What is expected:
Please repeat, exactly and with nothing added, the lines running from the line that contains "vec=(-middle[0], -middle[1], 0.0))" to the line that contains "obj.matrix_world = world", both lines included.

Data:

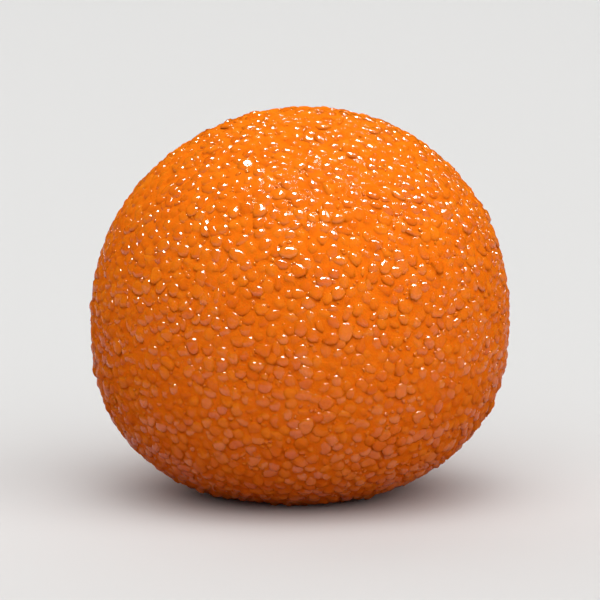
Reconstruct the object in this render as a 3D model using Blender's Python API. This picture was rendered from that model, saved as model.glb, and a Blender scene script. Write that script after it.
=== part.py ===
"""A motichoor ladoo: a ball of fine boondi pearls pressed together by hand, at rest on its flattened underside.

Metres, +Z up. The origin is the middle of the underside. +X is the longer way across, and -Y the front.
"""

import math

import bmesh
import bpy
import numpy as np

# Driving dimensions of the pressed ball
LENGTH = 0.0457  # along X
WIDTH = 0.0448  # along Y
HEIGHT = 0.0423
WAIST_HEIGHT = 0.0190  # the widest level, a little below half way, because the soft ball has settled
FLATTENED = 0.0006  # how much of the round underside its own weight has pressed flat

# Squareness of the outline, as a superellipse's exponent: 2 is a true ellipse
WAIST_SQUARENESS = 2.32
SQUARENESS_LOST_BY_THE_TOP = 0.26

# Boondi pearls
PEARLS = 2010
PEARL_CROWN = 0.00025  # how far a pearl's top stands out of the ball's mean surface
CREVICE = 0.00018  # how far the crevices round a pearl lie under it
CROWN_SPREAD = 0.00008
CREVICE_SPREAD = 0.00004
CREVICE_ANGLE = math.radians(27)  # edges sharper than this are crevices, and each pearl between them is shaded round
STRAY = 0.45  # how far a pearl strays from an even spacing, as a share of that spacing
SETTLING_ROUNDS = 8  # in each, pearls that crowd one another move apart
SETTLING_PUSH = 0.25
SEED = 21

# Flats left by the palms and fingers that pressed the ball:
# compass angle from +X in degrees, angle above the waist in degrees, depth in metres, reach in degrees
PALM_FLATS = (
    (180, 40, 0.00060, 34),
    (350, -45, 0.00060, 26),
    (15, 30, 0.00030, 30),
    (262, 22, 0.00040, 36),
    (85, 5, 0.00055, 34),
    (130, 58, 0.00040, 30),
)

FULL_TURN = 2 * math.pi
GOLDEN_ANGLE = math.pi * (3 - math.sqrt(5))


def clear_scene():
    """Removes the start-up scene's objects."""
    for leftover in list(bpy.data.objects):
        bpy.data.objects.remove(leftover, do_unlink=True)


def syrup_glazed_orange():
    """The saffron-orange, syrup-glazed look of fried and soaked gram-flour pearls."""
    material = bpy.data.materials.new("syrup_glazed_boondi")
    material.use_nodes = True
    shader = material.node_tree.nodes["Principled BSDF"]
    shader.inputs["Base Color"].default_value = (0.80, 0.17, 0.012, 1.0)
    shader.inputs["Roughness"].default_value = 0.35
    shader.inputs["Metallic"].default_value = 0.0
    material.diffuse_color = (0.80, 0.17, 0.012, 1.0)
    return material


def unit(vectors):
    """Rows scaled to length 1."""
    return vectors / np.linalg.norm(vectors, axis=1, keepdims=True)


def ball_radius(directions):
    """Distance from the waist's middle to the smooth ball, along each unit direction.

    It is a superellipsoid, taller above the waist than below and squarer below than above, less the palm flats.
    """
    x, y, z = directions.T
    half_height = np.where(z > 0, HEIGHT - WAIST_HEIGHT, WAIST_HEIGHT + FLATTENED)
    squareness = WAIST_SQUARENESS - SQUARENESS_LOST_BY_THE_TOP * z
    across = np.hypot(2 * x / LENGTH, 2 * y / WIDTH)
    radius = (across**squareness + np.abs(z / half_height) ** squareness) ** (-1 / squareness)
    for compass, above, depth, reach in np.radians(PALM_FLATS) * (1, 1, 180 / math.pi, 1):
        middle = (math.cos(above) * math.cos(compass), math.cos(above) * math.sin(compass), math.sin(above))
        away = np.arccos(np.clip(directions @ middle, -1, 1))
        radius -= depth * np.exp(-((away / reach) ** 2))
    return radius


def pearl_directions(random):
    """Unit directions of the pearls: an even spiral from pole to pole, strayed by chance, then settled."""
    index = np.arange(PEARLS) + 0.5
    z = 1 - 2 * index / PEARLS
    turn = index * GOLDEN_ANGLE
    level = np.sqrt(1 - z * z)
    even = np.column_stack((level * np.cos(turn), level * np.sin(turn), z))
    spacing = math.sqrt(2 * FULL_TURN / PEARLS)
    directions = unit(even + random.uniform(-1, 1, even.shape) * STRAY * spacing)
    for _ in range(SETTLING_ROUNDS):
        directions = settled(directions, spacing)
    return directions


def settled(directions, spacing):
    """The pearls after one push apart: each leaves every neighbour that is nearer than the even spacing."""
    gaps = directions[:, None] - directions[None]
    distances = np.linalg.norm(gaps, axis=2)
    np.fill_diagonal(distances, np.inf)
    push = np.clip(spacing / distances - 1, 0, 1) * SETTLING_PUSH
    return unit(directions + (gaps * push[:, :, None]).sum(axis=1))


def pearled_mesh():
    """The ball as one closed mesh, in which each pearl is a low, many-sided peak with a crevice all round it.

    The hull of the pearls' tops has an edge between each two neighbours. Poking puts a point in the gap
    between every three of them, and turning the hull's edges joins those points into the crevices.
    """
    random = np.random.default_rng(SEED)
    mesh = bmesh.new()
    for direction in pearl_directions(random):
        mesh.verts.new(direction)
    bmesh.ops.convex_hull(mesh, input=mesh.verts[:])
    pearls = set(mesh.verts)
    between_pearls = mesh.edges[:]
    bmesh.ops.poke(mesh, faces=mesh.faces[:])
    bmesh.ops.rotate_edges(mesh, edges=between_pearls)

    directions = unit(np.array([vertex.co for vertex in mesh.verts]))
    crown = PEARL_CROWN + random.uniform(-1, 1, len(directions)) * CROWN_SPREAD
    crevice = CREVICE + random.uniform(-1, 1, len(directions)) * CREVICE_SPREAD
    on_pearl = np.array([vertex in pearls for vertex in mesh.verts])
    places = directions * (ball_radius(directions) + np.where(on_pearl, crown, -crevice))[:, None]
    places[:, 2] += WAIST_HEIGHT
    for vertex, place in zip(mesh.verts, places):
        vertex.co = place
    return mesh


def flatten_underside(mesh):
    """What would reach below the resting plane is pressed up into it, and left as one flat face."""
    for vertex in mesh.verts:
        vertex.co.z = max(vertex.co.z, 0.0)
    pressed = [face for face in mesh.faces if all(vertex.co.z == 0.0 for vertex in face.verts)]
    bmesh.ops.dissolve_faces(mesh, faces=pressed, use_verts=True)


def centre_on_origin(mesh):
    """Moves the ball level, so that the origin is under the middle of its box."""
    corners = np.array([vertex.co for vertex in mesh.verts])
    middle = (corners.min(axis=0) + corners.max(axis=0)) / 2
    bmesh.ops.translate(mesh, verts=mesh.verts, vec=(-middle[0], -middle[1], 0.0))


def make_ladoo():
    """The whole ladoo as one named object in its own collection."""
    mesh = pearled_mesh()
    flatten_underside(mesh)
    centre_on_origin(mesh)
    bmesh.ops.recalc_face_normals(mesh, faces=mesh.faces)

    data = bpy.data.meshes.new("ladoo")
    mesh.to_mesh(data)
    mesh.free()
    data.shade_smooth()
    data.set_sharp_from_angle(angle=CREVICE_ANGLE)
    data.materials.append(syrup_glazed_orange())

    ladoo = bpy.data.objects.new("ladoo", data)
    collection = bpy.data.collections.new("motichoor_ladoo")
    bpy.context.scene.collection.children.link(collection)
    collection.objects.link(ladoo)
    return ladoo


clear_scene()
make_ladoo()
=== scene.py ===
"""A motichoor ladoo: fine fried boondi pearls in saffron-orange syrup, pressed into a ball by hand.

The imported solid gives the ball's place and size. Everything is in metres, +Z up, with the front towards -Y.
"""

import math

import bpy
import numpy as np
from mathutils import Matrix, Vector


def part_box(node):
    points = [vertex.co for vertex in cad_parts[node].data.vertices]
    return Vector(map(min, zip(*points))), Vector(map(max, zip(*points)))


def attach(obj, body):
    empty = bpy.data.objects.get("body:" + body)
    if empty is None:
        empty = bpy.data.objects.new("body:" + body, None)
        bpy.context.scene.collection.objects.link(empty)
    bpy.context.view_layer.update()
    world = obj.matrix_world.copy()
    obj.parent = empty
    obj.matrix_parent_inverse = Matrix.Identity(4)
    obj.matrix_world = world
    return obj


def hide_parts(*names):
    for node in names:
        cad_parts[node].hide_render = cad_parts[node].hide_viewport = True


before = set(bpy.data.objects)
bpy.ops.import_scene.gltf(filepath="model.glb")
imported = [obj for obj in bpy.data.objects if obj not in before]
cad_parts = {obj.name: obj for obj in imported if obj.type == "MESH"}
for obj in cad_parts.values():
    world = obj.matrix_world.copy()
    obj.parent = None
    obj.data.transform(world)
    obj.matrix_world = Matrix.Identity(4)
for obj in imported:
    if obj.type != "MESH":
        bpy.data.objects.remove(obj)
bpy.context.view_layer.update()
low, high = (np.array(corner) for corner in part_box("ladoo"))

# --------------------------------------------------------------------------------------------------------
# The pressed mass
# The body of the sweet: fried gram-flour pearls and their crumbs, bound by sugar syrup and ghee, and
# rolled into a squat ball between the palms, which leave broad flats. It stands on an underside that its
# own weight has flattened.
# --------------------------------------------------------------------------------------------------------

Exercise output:
    bmesh.ops.translate(mesh, verts=mesh.verts, vec=(-middle[0], -middle[1], 0.0))


def make_ladoo():
    """The whole ladoo as one named object in its own collection."""
    mesh = pearled_mesh()
    flatten_underside(mesh)
    centre_on_origin(mesh)
    bmesh.ops.recalc_face_normals(mesh, faces=mesh.faces)

    data = bpy.data.meshes.new("ladoo")
    mesh.to_mesh(data)
    mesh.free()
    data.shade_smooth()
    data.set_sharp_from_angle(angle=CREVICE_ANGLE)
    data.materials.append(syrup_glazed_orange())

    ladoo = bpy.data.objects.new("ladoo", data)
    collection = bpy.data.collections.new("motichoor_ladoo")
    bpy.context.scene.collection.children.link(collection)
    collection.objects.link(ladoo)
    return ladoo


clear_scene()
make_ladoo()
=== scene.py ===
"""A motichoor ladoo: fine fried boondi pearls in saffron-orange syrup, pressed into a ball by hand.

The imported solid gives the ball's place and size. Everything is in metres, +Z up, with the front towards -Y.
"""

import math

import bpy
import numpy as np
from mathutils import Matrix, Vector


def part_box(node):
    points = [vertex.co for vertex in cad_parts[node].data.vertices]
    return Vector(map(min, zip(*points))), Vector(map(max, zip(*points)))


def attach(obj, body):
    empty = bpy.data.objects.get("body:" + body)
    if empty is None:
        empty = bpy.data.objects.new("body:" + body, None)
        bpy.context.scene.collection.objects.link(empty)
    bpy.context.view_layer.update()
    world = obj.matrix_world.copy()
    obj.parent = empty
    obj.matrix_parent_inverse = Matrix.Identity(4)
    obj.matrix_world = world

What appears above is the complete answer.